Tra le province italiane, quella con il maggior numero di abitazioni non occupate in modo permanente è Sondrio, con il 57,04% in termini percentuali. Seguono Aosta (56,73%), L’Aquila (55,09%) e Imperia (51,98%). Tutti territori in cui più della metà delle abitazioni è inabitata. E’ quanto rileva Fondazione Openpolis su dati Istat al gennaio 2023. Il dato rappresenta la percentuale di abitazioni non occupate in modo continuativo, considerando come riferimento la dimora abituale, cioé la popolazione legale di un Comune.
A livello regionale, la Regione con la maggior incidenza di abitazioni non occupate è la Val d’Aosta con il 56,73%. Seguono Molise (46,66%), Calabria (44,54%) e Abruzzo (41,11%).
Secondo l’Istat il 29,73% delle abitazioni non è occupato permanentemente dalla popolazione residente, dunque al 2019, circa 10mln di case, su 36mln di abitazioni, erano vuote, per lo più nelle zone periferiche e ultra periferiche. Sono le aree interne del Paese quelle con meno case abitate. Se infatti solo il 18,88% delle abitazioni nei Comuni polo non risulta permanentemente occupata, questo dato va aumentando mano a mano che ci si allontana dai centri. Nelle aree periferiche, la quota è pari al 49,88% mente nelle ultraperiferiche raggiunge il 58,08%.
Il tema delle case sfitte non è soltanto una sfaccettatura dello spopolamento ma ha anche dei risvolti ambientali, come l’eccessivo consumo del suolo e incide anche su dinamiche sociali come l’emergenza abitativa.
La presenza o meno di case abitate su un territorio può essere legata a quanto quella determinata area risenta di periodi di crisi economica, dall’eccessiva lontananza da zone con servizi più capillari ed efficienti ma anche dal calo demografico che si sta registrando, spiega Openpolis. La popolazione italiana sta infatti diminuendo.
Istat prevede che nel 2070 i residenti non raggiungeranno nemmeno la soglia dei 50 milioni, attestandosi secondo le stime a 47,7 milioni. Questo è dovuto a un progressivo calo delle nascite che sbilancia anche la quota di persone anziane presenti nel territorio italiano. Sempre secondo Istat, infatti, nel 2050 le persone con età superiore ai 65 anni, saranno oltre un terzo della popolazione, pari al 34,9%.
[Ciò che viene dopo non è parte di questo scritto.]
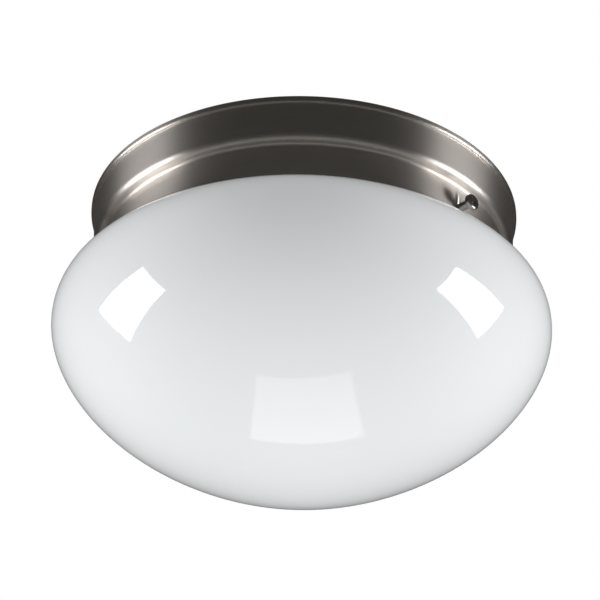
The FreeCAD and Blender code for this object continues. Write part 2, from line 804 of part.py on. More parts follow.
def make_lampholder_bracket():
    """The bent steel strap behind a lampholder, with a foot that is riveted to the plate."""
    back = LAMPHOLDER_BACK - BRACKET / 2
    top = PLATE_UNDERSIDE - BRACKET / 2
    bottom = -LAMP_AXIS_DEPTH - HOLDER_SCREW_DROP - BRACKET_END
    centreline = rounded_edges(
        [
            section_point(back, bottom),
            section_point(back, top),
            section_point(back - BRACKET / 2 + BRACKET_FOOT, top),
        ],
        [BRACKET_BEND_RADIUS],
    )
    strap = Part.Wire(centreline).makeOffset2D(BRACKET / 2, 0, False, False)
    bracket = Part.Face(strap).extrude(Vector(0, BRACKET_WIDTH, 0))
    bracket.translate(Vector(0, LAMP_SIDE_OFFSET - BRACKET_WIDTH / 2, 0))
    below = Vector(0, 0, PLATE_UNDERSIDE - BRACKET - CUT_MARGIN)
    above = Vector(0, 0, PLATE_UNDERSIDE + CUT_MARGIN)
    for place in rivet_places()[:2]:
        bracket = bracket.cut(rod(RIVET_RADIUS, place + below, place + above))
    through = Vector(BRACKET + 2 * CUT_MARGIN, 0, 0)
    for drop in (-HOLDER_SCREW_DROP, HOLDER_SCREW_DROP):
        start_x = LAMPHOLDER_BACK - BRACKET - CUT_MARGIN
        start = Vector(start_x, LAMP_SIDE_OFFSET, -LAMP_AXIS_DEPTH + drop)
        bracket = bracket.cut(rod(HOLDER_SCREW_HOLE_RADIUS, start, start + through))
    return bracket


def make_bracket_rivets():
    """The four rivets through the plate and the bracket feet."""
    rivet = domed_rivet(PLATE_UNDERSIDE - BRACKET, PLATE_TOP)
    return Part.makeCompound([rivet.translated(place) for place in rivet_places()])


def domed_rivet(low, high):
    """A rivet on Z with a low domed head, part of a ball, on each end of its grip."""
    ball_radius = (RIVET_HEAD_RADIUS**2 + RIVET_HEAD_HEIGHT**2) / (2 * RIVET_HEAD_HEIGHT)
    sunk = ball_radius - RIVET_HEAD_HEIGHT
    grip = rod(RIVET_RADIUS, Vector(0, 0, low), Vector(0, 0, high))
    heads = []
    for seat, outward in ((low, -1), (high, 1)):
        ball = Part.makeSphere(ball_radius, Vector(0, 0, seat - outward * sunk))
        room = rod(RIVET_HEAD_RADIUS, Vector(0, 0, seat), Vector(0, 0, seat + 2 * outward))
        heads.append(ball.common(room))
    return grip.fuse(heads).removeSplitter()


def make_lampholder_screws():
    """The screws that hold the two lampholders to their brackets."""
    screws = []
    head = pan_head(2.9, 1.8, 1.5)
    for drop in (-HOLDER_SCREW_DROP, HOLDER_SCREW_DROP):
        seat = Vector(LAMPHOLDER_BACK - BRACKET, LAMP_SIDE_OFFSET, -LAMP_AXIS_DEPTH + drop)
        shank_end = seat + Vector(BRACKET + HOLDER_SCREW_REACH, 0, 0)
        shank = rod(HOLDER_SCREW_HOLE_RADIUS - THREAD_CLEARANCE, seat, shank_end)
        screws.append(pointing(head, Vector(-1, 0, 0), seat).fuse(shank))
    return Part.makeCompound(screws + [half_turn(screw) for screw in screws])


# Bulbs

def bulb_outline(inset):
    """The bulb's glass from inside the cap to its tip: neck, flare and round end."""
    radius = BULB_RADIUS - inset
    tip = BULB_LENGTH - inset
    centre = BULB_LENGTH - BULB_RADIUS
    neck = BULB_NECK_RADIUS - inset
    flare = Part.BSplineCurve()
    flare.interpolate(
        Points=[
            section_point(neck, CAP_TOP - 6.0),
            section_point(CAP_RADIUS - CAP_WALL - 0.03 - inset, CAP_TOP),
            section_point(neck + 3.2, CAP_TOP + 8.0),
            section_point(radius * 0.83, centre - 16.0),
            section_point(radius, centre),
        ],
        InitialTangent=section_point(0, 1),
        FinalTangent=section_point(0, 1),
    )
    end = Part.Arc(
        section_point(radius, centre),
        section_point(radius * math.sqrt(0.5), centre + radius * math.sqrt(0.5)),
        section_point(0, tip),
    )
    return flare, end


def stand_in_holder(shape):
    """A bulb part from its own frame, with Z from its contact to its tip, to the first bulb's place."""
    shape.translate(Vector(0, 0, BULB_START))
    return lay_down(shape)


def make_bulb_glass():
    """The pear-shaped envelope, of one thin wall and open only inside the cap."""
    outer_flare, outer_end = bulb_outline(0)
    inner_flare, inner_end = bulb_outline(BULB_WALL)
    edges = [
        outer_flare.toShape(),
        outer_end.toShape(),
        Part.LineSegment(outer_end.EndPoint, inner_end.EndPoint).toShape(),
        inner_end.toShape(),
        inner_flare.toShape(),
        Part.LineSegment(inner_flare.StartPoint, outer_flare.StartPoint).toShape(),
    ]
    return stand_in_holder(turned(Part.__sortEdges__(edges)))


def make_bulb_cap():
    """The metal screw cap, tapered to the insulator at its end."""
    inner = CAP_RADIUS - CAP_WALL
    outline = [
        section_point(8.6, CAP_BOTTOM),
        section_point(CAP_RADIUS, CAP_BOTTOM + 3.2),
        section_point(CAP_RADIUS, CAP_TOP),
        section_point(inner, CAP_TOP),
        section_point(inner, CAP_BOTTOM + 3.4),
        section_point(8.6, CAP_BOTTOM + CAP_WALL + 0.1),
    ]
    return stand_in_holder(turned(polygon_section(outline)))


def make_bulb_insulator():
    """The glass insulator in the end of the cap."""
    outline = [
        section_point(3.9, 0.9),
        section_point(8.5, CAP_BOTTOM),
        section_point(8.5, CAP_BOTTOM + 0.9),
        section_point(3.9, CAP_BOTTOM + 0.9),
    ]
    return stand_in_holder(turned(polygon_section(outline)))


def make_bulb_contact():
    """The solder contact in the middle of the insulator, with a low dome."""
    tip = section_point(0, 0)
    dome_middle = section_point(2.28, 0.25)
    dome_edge = section_point(3.8, 0.9)
    base_edge = section_point(3.8, 2.4)
    base = section_point(0, 2.4)
    edges = [
        Part.Arc(tip, dome_middle, dome_edge).toShape(),
        Part.LineSegment(dome_edge, base_edge).toShape(),
        Part.LineSegment(base_edge, base).toShape(),
        Part.LineSegment(base, tip).toShape(),
    ]
    return stand_in_holder(turned(edges))


def save(name, shape):
    """Write one node's solids, after a check that they are sound."""
    if not shape.isValid() or not shape.Solids:
        raise ValueError("unsound shape: " + name)
    shape.exportStep("parts/" + name + ".step")
    print("{:26s} {:2d} solids {:10.1f} mm3".format(name, len(shape.Solids), shape.Volume))


def main():
    """Build every piece of the light and write one file for each node."""
    os.makedirs("parts", exist_ok=True)
    save("canopy_shell", make_canopy_shell())
    save("globe", make_globe())
    for number, angle in enumerate(thumbscrew_angles(), start=1):
        save("thumbscrew_{}".format(number), make_thumbscrew(angle))
    save("socket_plate", make_socket_plate())
    save("insulation_pad", make_insulation_pad())
    save("crossbar", make_crossbar())
    save("mounting_screws", make_mounting_screws())
    bar_grip = 2 * GROUND_WIRE_RADIUS + BAR - HANGER_END_DEPTH
    save("bar_ground_screw", hex_screw(bar_ground_seat(), -UP, bar_grip))
    plate_grip = 2 * GROUND_WIRE_RADIUS + PLATE + CUT_MARGIN
    save("plate_ground_screw", hex_screw(plate_ground_seat(), UP, plate_grip))
    save("ground_wire", make_ground_wire())
    save("wire_bushing", make_wire_bushing())
    save("black_lead_1", make_lead(-LEAD_SPREAD, 1, False))
    save("white_lead_1", make_lead(-LEAD_SPREAD, -1, False))
    save("black_lead_2", make_lead(LEAD_SPREAD, 1, True))
    save("white_lead_2", make_lead(LEAD_SPREAD, -1, True))
    save("black_wire_connector", make_connector(1))
    save("white_wire_connector", make_connector(-1))
    save("bracket_rivets", make_bracket_rivets())
    save("lampholder_screws", make_lampholder_screws())

    paired = {
        "lampholder_body": make_lampholder_body(),
        "screw_shell": make_screw_shell(),
        "centre_contact": make_centre_contact(),
        "lampholder_bracket": make_lampholder_bracket(),
        "bulb_glass": make_bulb_glass(),
        "bulb_cap": make_bulb_cap(),
        "bulb_insulator": make_bulb_insulator(),
        "bulb_contact": make_bulb_contact(),
    }
    for name, shape in paired.items():
        save(name + "_1", shape)
        save(name + "_2", half_turn(shape))


main()
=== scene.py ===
"""Looks of a flush mount ceiling light: satin nickel pan, opal glass globe and what they hold.

Everything is in metres, in the frame of the model: the origin is the centre of the crossbar's top
face, in the plane of the ceiling, and +Z points up into the ceiling.
"""

import logging
import math
from dataclasses import dataclass
from enum import Enum
from typing import ClassVar

import bmesh
import bpy
import numpy as np
from mathutils import Matrix, Vector, noise
from mathutils.geometry import interpolate_bezier


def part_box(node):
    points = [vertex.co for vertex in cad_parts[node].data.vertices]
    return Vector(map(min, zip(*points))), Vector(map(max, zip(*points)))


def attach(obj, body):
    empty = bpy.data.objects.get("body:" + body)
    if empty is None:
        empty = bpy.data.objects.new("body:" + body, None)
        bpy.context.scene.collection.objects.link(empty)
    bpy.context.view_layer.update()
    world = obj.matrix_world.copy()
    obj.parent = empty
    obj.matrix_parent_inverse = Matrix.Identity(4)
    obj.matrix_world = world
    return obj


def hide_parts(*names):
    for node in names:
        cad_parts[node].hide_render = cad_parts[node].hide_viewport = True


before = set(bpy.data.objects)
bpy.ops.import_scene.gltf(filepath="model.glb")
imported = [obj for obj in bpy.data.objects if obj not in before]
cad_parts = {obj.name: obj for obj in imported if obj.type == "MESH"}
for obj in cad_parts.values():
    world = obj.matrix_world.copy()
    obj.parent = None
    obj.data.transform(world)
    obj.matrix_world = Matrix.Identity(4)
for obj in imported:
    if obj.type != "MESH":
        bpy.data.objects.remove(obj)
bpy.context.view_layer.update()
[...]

Sono dinamiche che incidono su molti aspetti della vita delle comunità, rileva ancora la fondazione. Per esempio, diminuisce il numero dei contribuenti impattando sulla finanza pubblica sia a livello locale che a livello nazionale. Ma cambiano anche le esigenze sul piano dei servizi con necessità sempre più capillare di strutture e figure adibite alla cura della popolazione anziana.
Le dinamiche demografiche incidono in misura più impattante sulle aree interne, più soggette a spopolamento e invecchiamento della popolazione. Queste zone sono quelle caratterizzate dalle distanze maggiori rispetto ai servizi essenziali. In particolare, sono inclusi i Comuni intermedi, periferici e ultraperiferici con distanze pari a 20, 40 e 75 minuti dal polo più vicino.
Si stima che tra 2021 e 2031, nelle aree interne il calo della popolazione sarà pari al 9,1%.